--- begin Supplied data ---

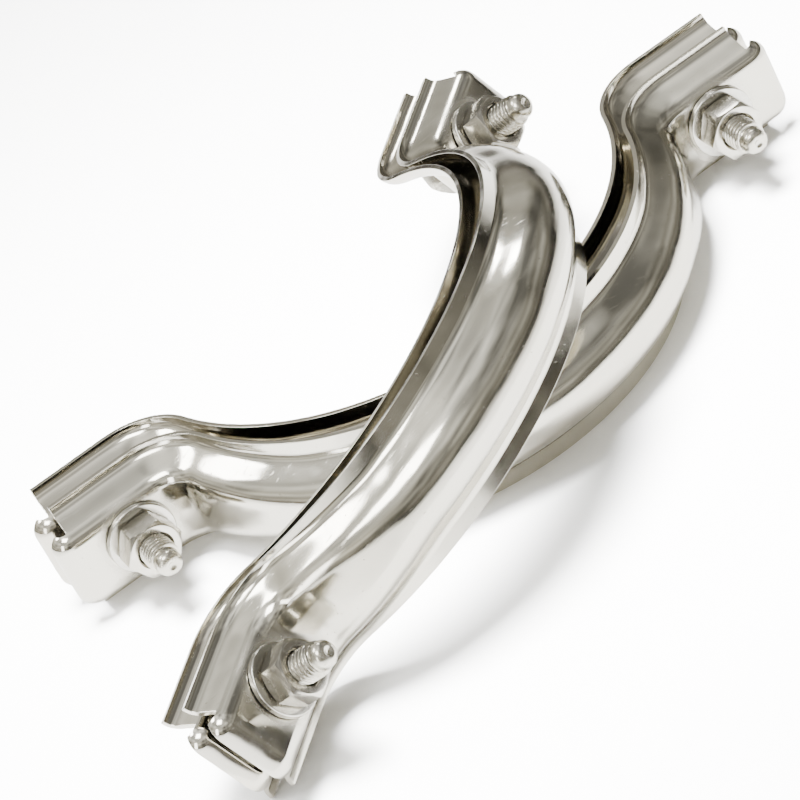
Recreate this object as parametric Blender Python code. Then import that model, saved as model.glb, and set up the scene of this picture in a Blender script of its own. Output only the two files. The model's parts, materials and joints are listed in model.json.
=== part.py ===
"""A pair of exhaust pipe clamps.  Each clamp is two pressed half rings, nested one behind
the other on two M8 bolts, with a flat washer and a hexagon nut at the front of each bolt.
The lower clamp lies on its rim on the ground and the upper one leans across it.

A clamp is drawn in its own frame: X along the line through its two bolts, Y along the
bolts towards the nuts, and Z along the axis of the pipe that it would hold.  Y = 0 is the
face of the outer half that the washers sit on.
"""
import math

import bmesh
import bpy
import numpy as np

MM = 0.001

# pressed half ring
CROWN_RADIUS = 74 * MM        # outside of the band, from the ring's centre
ARC_HALF_ANGLE = math.radians(74)
BEND_RADIUS = 8 * MM          # the reverse bend between the arc and a lug
CROWN_HEIGHT = 8.5 * MM       # crown above the rim
HALF_WIDTH = 15.3 * MM        # middle of the band to its rim
SHEET = 1.2 * MM
WALL_ANGLE = math.radians(57)         # of the section's walls along the arc
LUG_WALL_ANGLE = math.radians(66)     # and along a lug
RIM_FILLET = 2.5 * MM         # inside corner between wall and rim
DOME_RADIUS = 9 * MM          # crown of the section along the arc
LUG_CORNER_RADIUS = 4.2 * MM    # corner of the section along a lug
LUG_FLAT = 6.85 * MM          # half width of the lug's flat seat
BLEND_START = 0.72            # the dome flattens between these parts of CROWN_RADIUS
BLEND_END = 1.04

# lugs
BOLT_SPACING = 172 * MM
LUG_REACH = 14.5 * MM         # lug beyond its bolt, up to the rolled end
ROLL_RADIUS = 5 * MM
ROLL_ANGLE = math.radians(78)
HOLE_RADIUS = 4.5 * MM
HALF_OFFSETS = {"lower": 10.5 * MM, "upper": 8.0 * MM}   # inner half behind the outer half
HEAD_SEAT = -12.0 * MM        # underside of the bolts' heads, along the bolts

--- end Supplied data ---

### Brief
What count of lines in the listing contain the word "parts"? Reply with the number only.

### Task output
2